Pretty soon after getting started, the team narrowed in on one key group of new arrivals: Spanish-speaking immigrants. In the U.S., 37 million people speak Spanish at home. By 2025, 19 percent of the U.S. population will be Hispanic. In McClatchy markets, many of which are in Texas, California and Florida, we’ve already hit that percentage.
These numbers shouldn’t be surprising. McClatchy has been producing Spanish content through El Nuevo Herald and Vida en el Valle for decades. But Spanish-speakers and Hispanic communities are still largely underserved, especially in places that have seen more recent demographic shifts (e.g. North Carolina).
A focus on Spanish-speakers made sense on just about every level. But the team had a problem. No one spoke Spanish.
In this case, “co-creation” and “collaboration” weren’t just buzzwords. They were absolute necessities.
Co-design in practice:
The team got some early advice from Roxann Stafford, Matter’s New York Director of Program. She encouraged working closely with Hispanic community organizations, not just as “users” but as partners, among other tips.
And so, the team got to work. They worked closely with the Hispanic Family Center in Raleigh and other community organizations throughout the process, from initial brainstorming to testing. The team also sought out the expertise of McClatchy employees who have been working with Spanish-speaking audiences for years — such as Juan Esparza Loera, editor of McClatchy bilingual paper Vida en el Valle and Javi Cuiriz, a McClatchy design-thinking coach who has been experimenting with Spanish SEO campaigns in Modesto, California.
Empathy interviews, the first step of the design-thinking process, informed the team’s every move. An early empathy interview with a News & Observer intern introduced the team to its new Spanish-speaking team member. Camila Molina, who has since been hired on full time as a real-time reporter at the News & Observer, was instrumental in the team’s success.

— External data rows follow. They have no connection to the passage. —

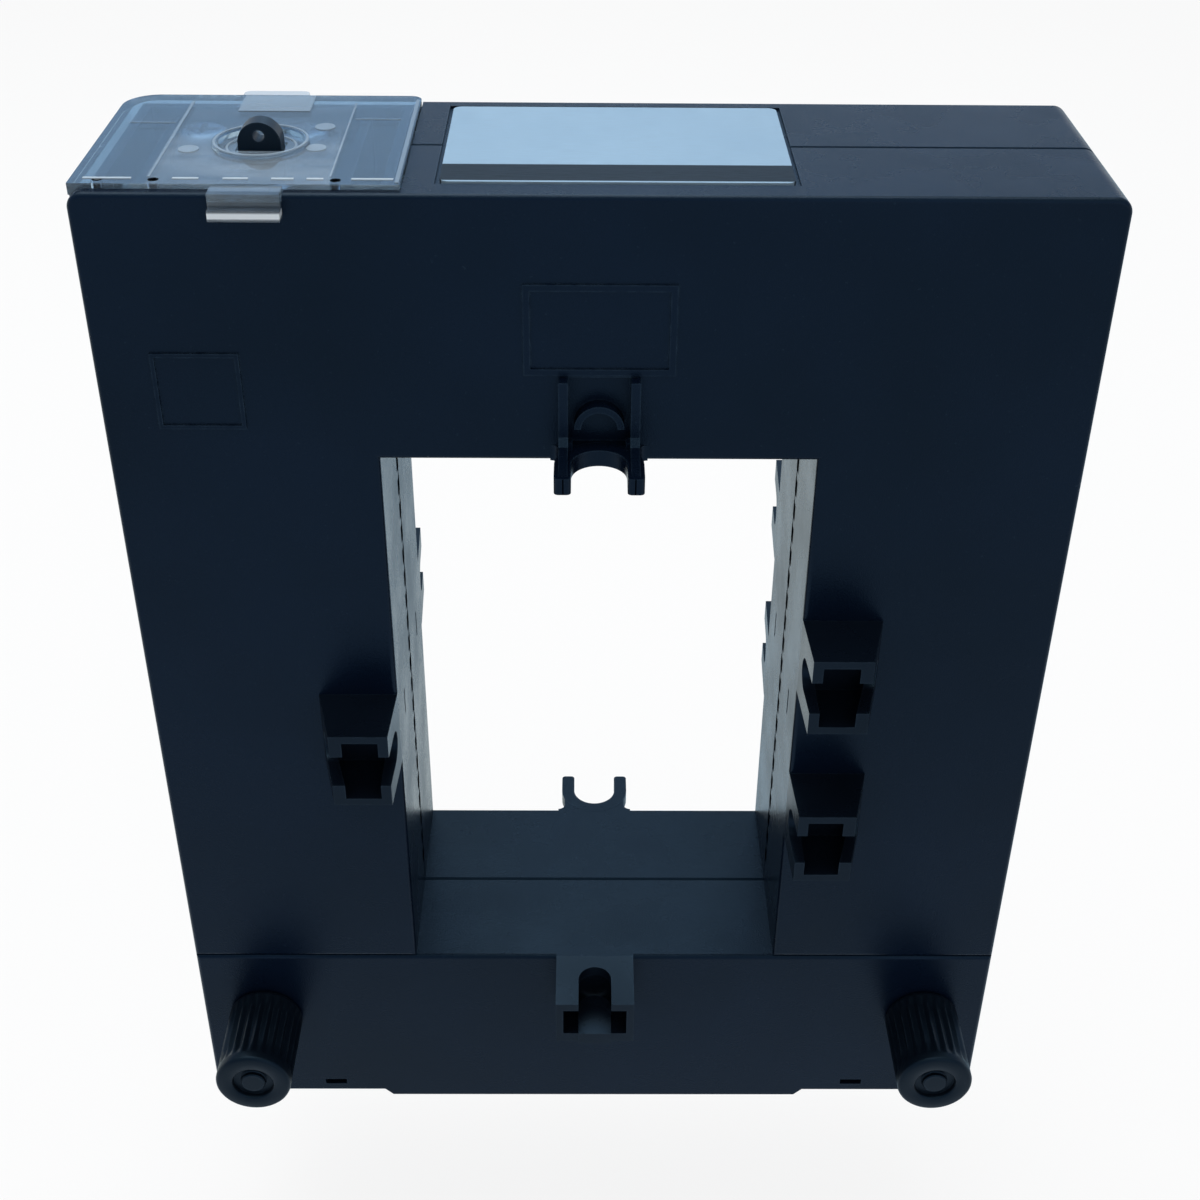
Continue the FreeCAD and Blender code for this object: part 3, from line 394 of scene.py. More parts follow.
@dataclass(frozen=True)
class ClearPlastic:
    """Clear moulding, frosted over the terminals, with painted highlights and painted shade on its tabs,
    finely scuffed on top.
    """

    name: str
    tone: Colour
    frost_and_highlight: Colour
    clarity: float
    roughness: float
    frosted_mm: Span = (-38.8, 9.8)
    tabs_from_mm: float = 16.05
    lip_highlight_mm: Span = (140.72, 0.38)
    bend_highlight_mm: Span = (141.5, 142.8)
    web_shade: Colour = (0.09, 0.13, 0.17)
    crown_highlight_mm: Span = (142.88, 143.0)
    front_mm: Span = (-2.0, 2.0)
    fade_mm: float = 0.15
    scuff_scale: float = 60.0
    haze_scale: float = 240.0
    scuff_depth: float = 0.000012

    def build(self) -> bpy.types.Material:
        """Makes the material.

        Returns:
            The material.
        """
        bench = Bench(self.name)
        axes = bench.axes(bench.spot)
        depth = bench.maths("ABSOLUTE", axes["Y"])
        tabs = bench.maths("GREATER_THAN", depth, self.tabs_from_mm * MM)
        # Painted highlights on the tabs: a bright band along their bottom rim, a faint rise up the bend
        # and a light crown on top.
        lip_highlight = self.within(bench, axes["Z"], self.lip_highlight_mm)
        bend = bench.ranged(axes["Z"], in_metres(self.bend_highlight_mm), 0.0, 0.09)
        crown = bench.ranged(axes["Z"], in_metres(self.crown_highlight_mm), 0.0, 0.85)
        tab_highlight = bench.maths("MULTIPLY", tabs, bench.maths("MAXIMUM", lip_highlight, bend, crown))
        scuffs = bench.noise(self.scuff_scale, 6.0, bench.stretched((1.0, 6.0, 1.0), (0.0, 0.0, 0.3)))
        cloudy = bench.ranged(scuffs, (0.35, 0.7), 0.25, 1.0)
        front = bench.ranged(axes["Y"], in_metres(self.front_mm), 0.26, 0.06)
        middle = self.within(bench, axes["X"], self.frosted_mm)
        # The frosted middle and the tabs' painted highlights both whiten the body and make it less
        # clear.
        frost_and_highlight_share = bench.maths("MAXIMUM", tab_highlight, bench.maths("MULTIPLY", middle, cloudy, front))
        # Painted shade: the tabs take a dark tone under their painted highlights.
        body = bench.mixed(tabs, self.tone, self.web_shade)
        body = bench.mixed(frost_and_highlight_share, body, self.frost_and_highlight)
        clear = bench.ranged(frost_and_highlight_share, (0.0, 1.0), self.clarity, 0.12)
        haze = bench.noise(self.haze_scale, 6.0)
        rough = bench.ranged(haze, (0.3, 0.75), self.roughness, self.roughness + 0.09)
        bench.finish(Base_Color=body, Transmission_Weight=clear, Roughness=rough, IOR=1.5)
        bench.bump(scuffs, self.scuff_depth)
        return bench.material

    def within(self, bench: Bench, value: Socket, band: Span) -> Socket:
        """Tells whether a coordinate lies in a band.

        Args:
            bench: The material's node tree.
            value: The coordinate in metres.
            band: Middle and half width of the band in millimetres.

        Returns:
            The socket that is 1 in the band and 0 away from it.
        """
        middle, half = band
        off = bench.maths("ABSOLUTE", bench.maths("SUBTRACT", value, middle * MM))
        return bench.ranged(off, in_metres((half - self.fade_mm, half + self.fade_mm)), 1.0, 0.0)


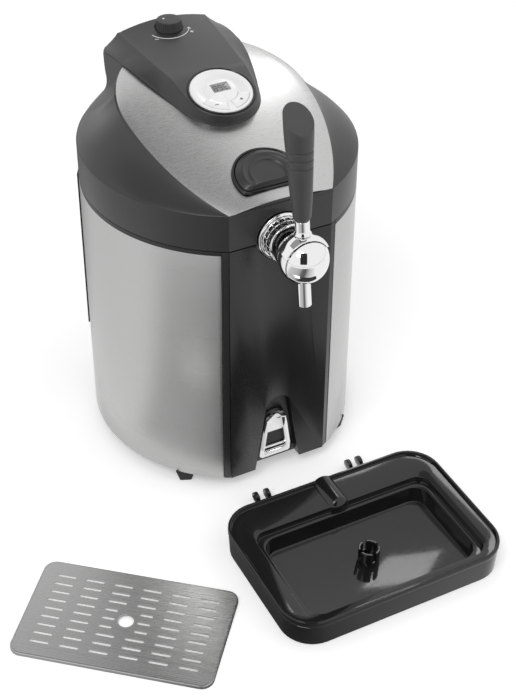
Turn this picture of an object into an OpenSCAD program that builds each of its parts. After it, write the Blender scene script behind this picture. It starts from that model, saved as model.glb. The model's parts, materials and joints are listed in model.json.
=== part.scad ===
// Mini keg beer dispenser: a cooled keg well in a steel-clad body, a hinged lid with a
// control pod, a ball tap with a long handle, a drip tray and its drip grate.
// Origin at floor level in the middle of the body's plan. +X right, +Y rear, +Z up.

/* [Body] */
// Widest width of the body
body_w = 277; // [270:1:290]
// Width of the flat front
front_w = 109; // [102:1:116]
// Depth of the body, front face to rear face
body_d = 278; // [274:1:290]
// Height of the panels' lower edge above the floor
base_z = 14; // [13:0.5:18]
// Height of the panels' upper edge above the floor
top_z = 300; // [296:1:312]
// Thickness of the steel side panels
panel_t = 1.2; // [0.8:0.1:1.6]
// Thickness of the plastic walls
shell_t = 2.5; // [2:0.1:3]
// Width of the dark strip between the front and a steel panel
post_w = 7.5; // [5:0.5:10]
// Height of the dark strip above a steel panel
rim_show = 4; // [3:0.5:5]
// Depth of the rear cover's sides
steel_back = 67; // [60:1:72]
// Thickness of the base plate
base_t = 4; // [3:0.5:5]
// Height of a foot
foot_h = 14; // [13:0.5:18]
// Width of a foot
foot_w = 20; // [16:1:24]
// Clearance between pieces that are fixed to each other
fit = 0.3; // [0.2:0.05:0.4]

/* [Front recess] */
// Depth of the recess around the tray catch
niche_d = 11; // [9:0.5:13]
// Height of the recess above the panels' lower edge
niche_h = 92; // [88:1:100]
// Width of the recess at its foot
niche_w = 52; // [48:1:58]
// Width of the tray catch at its foot
catch_w = 37; // [34:0.5:40]
// Height of the tray catch
catch_h = 59; // [54:1:64]
// Thickness of the tray catch
catch_t = 5; // [4:0.5:6]
// Height of the catch pin above the floor
catch_pin_z = 26; // [24:0.5:30]
// Radius of the catch pin
catch_pin_r = 1.5; // [1.2:0.1:2]

/* [Keg well] */
// Diameter of a five litre party keg
keg_d = 172; // [170:1:174]
// Gap between the keg and the well
keg_gap = 3; // [2:0.5:4]
// Thickness of the well
well_t = 1.2; // [0.8:0.1:2]
// Height of the well's floor above the floor
well_z = 28; // [26:1:34]
// Width of the well's flange
well_flange = 7; // [5:0.5:9]
// Room between the front face and the well
front_room = 27; // [26:0.5:30]
// Thickness of the foam jacket
foam_t = 20; // [14:1:22]

/* [Cooling] */
// Height of the cooler's centre above the floor
cooler_z = 165; // [155:1:180]
// Side of the thermoelectric module
module_w = 40; // [36:1:50]
// Thickness of the thermoelectric module
module_t = 4; // [3:0.5:5]
// Side of the fan frame
fan_w = 92; // [80:1:92]
// Depth of the fan frame
fan_d = 25; // [20:1:25]
// Number of fan blades
fan_blades = 7; // [5:1:9]
// Number of heat sink fins
fins = 13; // [9:1:15]

/* [Lid] */
// Gap between the body and the lid
lid_gap = 1; // [0.8:0.1:2]
// Height of the lid's upright band
band_h = 39; // [36:1:44]
// Slope of the straight front of the top panel, degrees
wedge_a = 17.6; // [16:0.2:19]
// Length of the straight front of the top panel
wedge_run = 69; // [64:1:74]
// Radius of the curved rear of the top panel
wedge_r = 731; // [700:1:760]
// Widest width of the top panel
wedge_w = 193; // [188:1:198]
// Distance from the lid's rear wall to the top panel's rear tip
tip_gap = 8; // [6:1:12]
// Height of the top panel's crown above its sides
crown_h = 5.5; // [4.5:0.5:6.5]
// Depth of the lid's rear wall in front of the body's rear face
lid_back = 9; // [7:0.5:11]
// Height of the hinge axis above the lid's lower edge
hinge_up = 2; // [1.5:0.5:4]
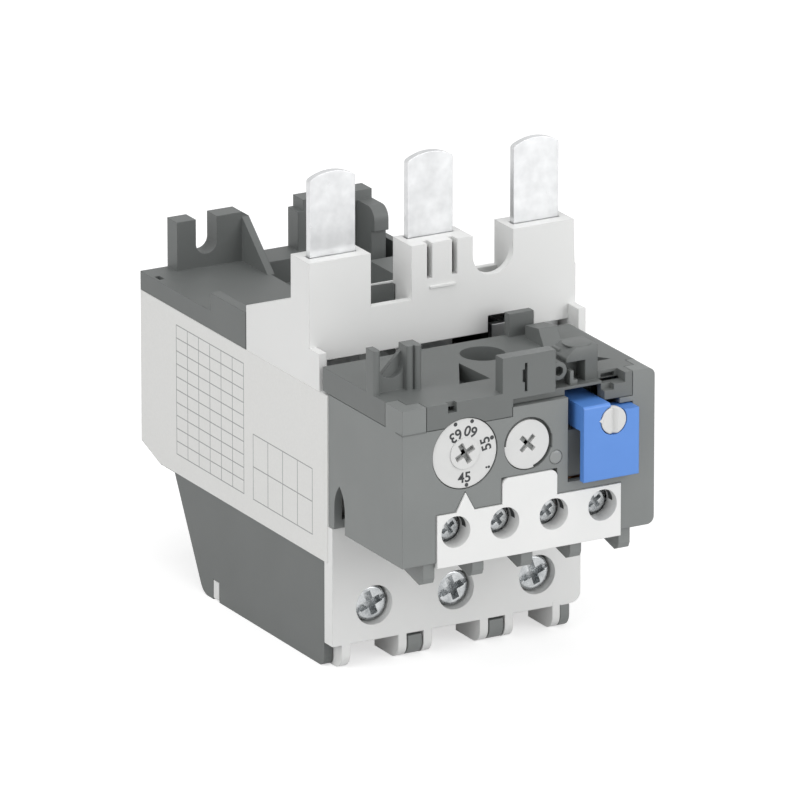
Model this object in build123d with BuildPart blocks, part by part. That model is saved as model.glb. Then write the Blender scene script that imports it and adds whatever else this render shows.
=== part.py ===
from build123d import *
import os

os.makedirs("parts", exist_ok=True)

# Driving sizes, in mm. X runs to the right seen from the front, heights count up from the feet,
# and depths count back from the load terminal face.

# Overall
side_left = -31.0  # outer left face, which the label carries
label_thickness = 0.15
shroud_right = 31.0
base_right = 26.0
terminal_right = 27.0
module_right = 27.3
base_depth = 81.9
module_depth = 28.9
button_proud = 3.1
selector_proud = 0.3
seam = 0.15  # gap between housings that lie side by side
running = 0.05  # radial clearance of a pin in its bore
stand_off = 0.3  # gap between pieces that move past each other

# Base housing
wall = 1.8
floor_top = 1.8
base_front = 3.5
heel_depth = 55.2
heel_radius = 3.6
slant_depth = 67.4
tail_z = 22.6
tail_depth = 73.6
tail_corner_z = 25.5
skirt_z = 57.0
skirt_depth = 36.4
deck_z = 62.3
curb_z = 66.2
curb_depth = 51.3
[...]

Another empathy interview with Jairon, a Durham high school student and recent immigrant from Honduras, inspired the team’s final product. The team tested its prototype with Jairon and his classmates at Hillside High School in Durham. Hillside students recorded more than 100 video definitions in the following couple weeks.
Of course, not every idea landed with users.
The team started with an idea for a English-to-Spanish translation service that could translate McClatchy content into Spanish. That was a resounding failure.
First of all, Spanish-dominant readers wanted content tailored to their concerns, not just in their language. Second, many people deeply distrusted machine translation.
When the team presented the idea at an early Matter design review, the founders of art platform and Matter startup Dada, had lots of feedback for the team. Beatriz and Yehudit, both Spanish speakers, encouraged the team to think more visually. The Dada founders ended up helping the team through each following iteration (thanks Dada!)
The team went back to the drawing board, and started testing visual guides in important content areas. While the team ultimately went another direction, the visual guides put us on the right path. We ended up sharing the Raleigh transportation guide created by our team’s UX designer, Chelsea Brown, with the Hispanic Family Center to pass out to its clients.
Loro is not perfect. Our process wasn’t either.
The fact is, a few months of empathy-driven design isn’t going to solve the systemic problems shaping our media environment. Our team is working toward a reality where every team at McClatchy would reflect our diverse population. We’d make sure every single product and publication were built for and by diverse groups — beyond surface level inclusion.
(A note on this: MacArthur Genius fellow and New York Times journalist Nikole Hannah-Jones was asked at this year’s Online News Association conference what we could do about the media’s diversity problem. Her answer? Hire people of color.)
Loro isn’t the end-all solution. But it’s a start.